In other words, the fundamental rhetorical purpose, the most basic kind of influence – communicating – requires you to initiate a rhetorical act that can be translated into virtual experience by others. The most basic question in rhetoric is how to do that.
One kind of rhetorical action is intended primarily to produce virtual experience. Most works of literature, for example, are written, expand and shape our experience. In them, one sees, hears, smells, tastes, and touches vividly and concretely, and these sensations are shaped and formed into a satisfying and complete experience. In Tolstoy’s The Death of Ivan IIych, for example, the reader sees and touches the stuffed furniture and damask draperies; smells Ivan’s foul breath; hears the crushing of a down cushion; tenses muscles with Ivan’s struggles. These sensations re-create Ivan’s fear of death and the horrors of his dying.
Literary works can also have political effects, however. Charles Dickens’s Oliver Twist re-created the experiences of orphans in English poorhouses so movingly that readers demanded reform. Harriet Beecher Stowe’s Uncle Tom’s Cabin depicted scenes of slavery so vividly that it became a major force for abolition. The same sensory or aesthetic stimuli that enliven good literature are a major means of persuasion. In other words, by creating virtual experience — the more vivid the better — literature can contribute to the second rhetorical purpose I want to discuss: altering perception.
George Washington wrote, “The truth is the people must feel before they will see.” Whether or not you must experience before you can understand or comprehend, it is surely true that vivid experience improves the capacity to understand. Indeed, Washington’s statement names the two processes by which persuasion occurs: feeling and understanding. For a striking example of how an author can change the meaning of a concept for an audience — that is, alter perception — adding to the experiences that are associated with it in the minds of the audience, consider what Tolstoy does to the deductive syllogism that begins: “All men are mortal”:
Ivavn Ilych saw that he was dying, and he was in continual despair. In the depth of his heart he knew he was dying, but not only was he not accustomed to the thought, he simply did not and could not grasp it. The syllogism he had learnt from Kiezewetter’s Logic: “Caius is a man man, men are mortal, therefore Caius is mortal,” had always seemed to him correct as applied to Caius, but certainly not as applied to himself that Caius – man in the abstract – was mortal was perfectly correct, but he was not Caius, not an abstract man, but a creature quite, quite separate from others. He had been little Vanya, with a mamma and a papa, with Mitya and Volodya, with the toys, a coachman and a nurse, afterwards with Katenka and with all the joys, griefs, and delights of childhood, boyhood, and youth. What did Caius know of the smell of that striped leather ball Volodya had been so fond of? Had Caius kissed his mother’s hand like that, and did the silk of her dress rustle so for Caius? Had he rioted like that at school when the pastry was bad? Had Caius been in love like that? Could Caius preside at a session as he did? Caius really was mortal, and it was right for him to die; but for me, little Vanya, Ivan Ilych, with all my thoughts and emotions, it’s altogether a different matter. It cannot be that I ought to die. That would be too terrible.”1
Until I read that novel, no one had ever died in a syllogism. Since reading the novel, I cannot hear the syllogism without thinking of my own death. To recapitulate, the most minimal rhetorical purpose, the smallest effect produced, is to add to the sum of your audiences experience. If you succeed, you start a process that may alter perceptions.

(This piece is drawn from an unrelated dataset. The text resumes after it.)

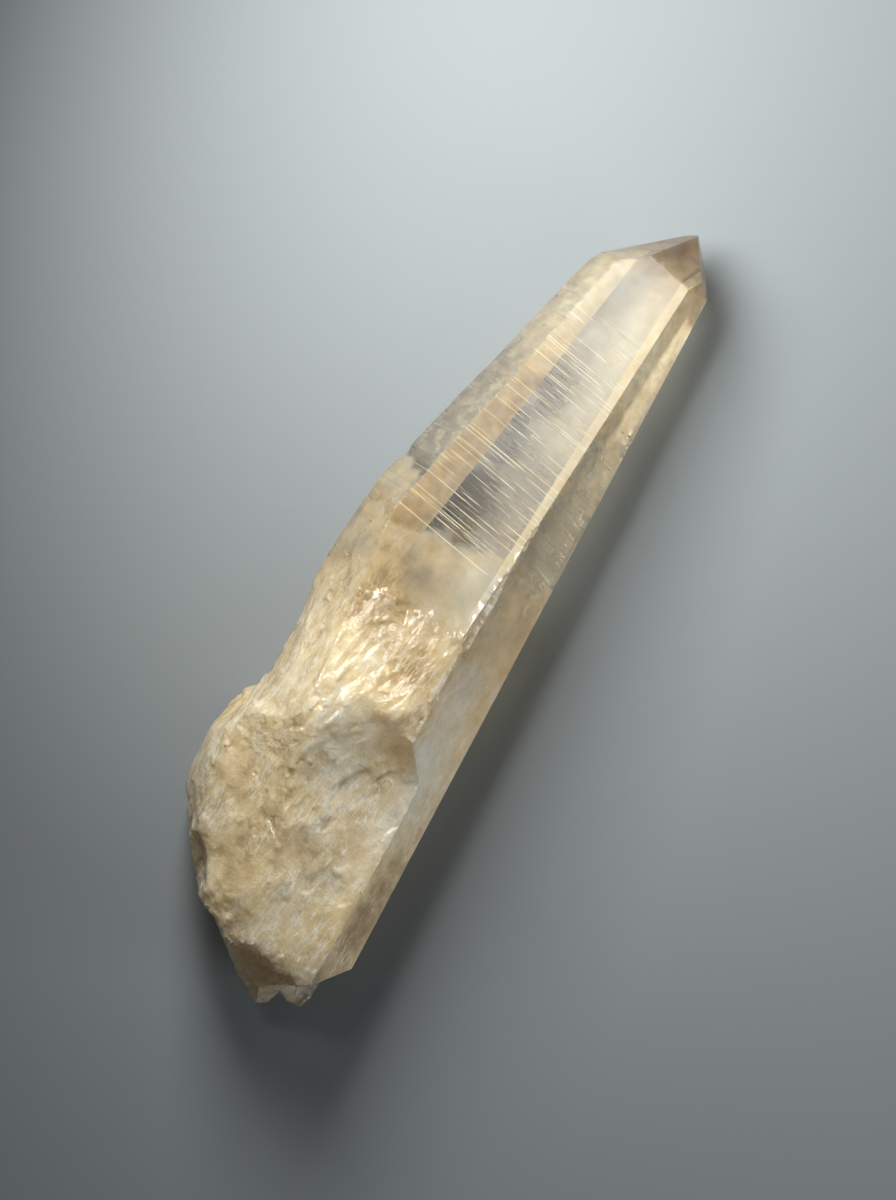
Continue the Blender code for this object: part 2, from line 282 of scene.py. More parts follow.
def wear_front_face(bm, grown):
    """Gives the front face's lower end to the broken root, past a ragged line."""
    low, high = WORN_REACH
    for way, first, step, cuts in WORN_CUTS:
        for number in range(cuts):
            faces = [
                f
                for f in bm.faces
                if f.normal.z > FRONT_RISE and any(low < v.co.x / MM < high for v in f.verts) and f[grown]
            ]
            group = [*{v for f in faces for v in f.verts}, *{e for f in faces for e in f.edges}, *faces]
            at = way.normalized() * (first + step * number) * MM
            bmesh.ops.bisect_plane(bm, geom=group, dist=1e-6, plane_co=at, plane_no=way)
    bmesh.ops.triangulate(bm, faces=[f for f in bm.faces if len(f.verts) > 3])
    for face in bm.faces:
        middle = face.calc_center_median() / MM
        ragged = WORN_RAGGED * noise.noise(middle / 4.0 + Vector((6, 1, 1)))
        if face.normal.z > FRONT_RISE and middle.x < WORN_FROM + ragged:
            face[grown] = 0


def flatten_growth_faces(bm, grown):
    """Lays each long growth face flat, so that only the fine lines cut into it later stand out."""
    sides = []
    for face in bm.faces:
        across = slope_across(face.normal)
        at_root = face.calc_center_median().x < ROOT_END * MM
        if not face[grown] or abs(face.normal.dot(GROWTH)) > SIDE_LEAN or at_root:
            continue
        for known, faces in sides:
            if known.angle(across, NO_ANGLE) < SIDE_BEND:
                faces.append(face)
                break
        else:
            sides.append((across, [face]))
    planes = []
    for _, faces in sides:
        verts = list({v for f in faces for v in f.verts})
        if sum(f.calc_area() for f in faces) / MM**2 < GROWN_AREA:
            continue
        weight = np.array([sum(f.calc_area() for f in v.link_faces) for v in verts]) ** 0.5
        places = np.array([v.co[:] for v in verts])
        middle = (places * weight[:, None]).sum(0) / weight.sum()
        normal = Vector(np.linalg.svd((places - middle) * weight[:, None], full_matrices=False)[2][2])
        planes.append((Vector(middle), normal, verts))
    for _ in range(FLATTEN_ROUNDS):
        for middle, normal, verts in planes:
            for vert in verts:
                off = (vert.co - middle).dot(normal)
                if abs(off) < FLATTEN_REACH * MM:
                    vert.co -= normal * off


def line_side(place, ends):
    """How far a place lies to the left of a line on the plan, in millimetres."""
    (x0, y0), (x1, y1) = ends
    along = Vector((x0 - x1, y0 - y1)).normalized()
    return along.x * (place.y - y1) - along.y * (place.x - x1)


def cut_border(bm, ends, offset=0.0):
    """Two cuts beside a line on the plan, so that a colour can change sharply there."""
    (x0, y0), (x1, y1) = ends
    across = Vector((y1 - y0, x0 - x1, 0)).normalized()
    for shift in (-BORDER_HALF_WIDTH, BORDER_HALF_WIDTH):
        at = Vector((x1, y1, 0)) * MM + across * (offset + shift) * MM
        faces = [f for f in bm.faces if f.normal.z > FRONT_RISE and f.calc_center_median().x > ROOT_END * MM]
        group = [*{v for f in faces for v in f.verts}, *{e for f in faces for e in f.edges}, *faces]
        bmesh.ops.bisect_plane(bm, geom=group, dist=1e-7, plane_co=at, plane_no=across)
    bmesh.ops.triangulate(bm, faces=[f for f in bm.faces if len(f.verts) > 3])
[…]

If we measured the effects of rhetorical acts by how much they altered belief, nearly all of them would be failures. Normal, healthy human beings whose physical environments are not controlled by someone else do not change their beliefs in response to a single message — whether the message lasts five minutes or five hours. If people do alter their beliefs, they do so over weeks, months, or even years, and in response to many different messages.
Let us suppose that you have read Tolstoy’s The Death of lvan Ilych and now feel very intensely your own fears about death. But you are puzzled and unsatisfied. You want to understand the processes by which humans avoid thinking about and dealing with death. At this point, you are an ideal audience for third rhetorical purpose: explaining or creating understanding. Such rhetorical acts attempt to order and account for a whole mass of information and experience. For example, Elizabeth Kuibler-Ross’s On Death and Dying explains the psychology of death and helps the reader understand why Ilych’s fear of death torments him and why his torment is increased by his family and friends’ refusal to acknowledge to him that he is dying.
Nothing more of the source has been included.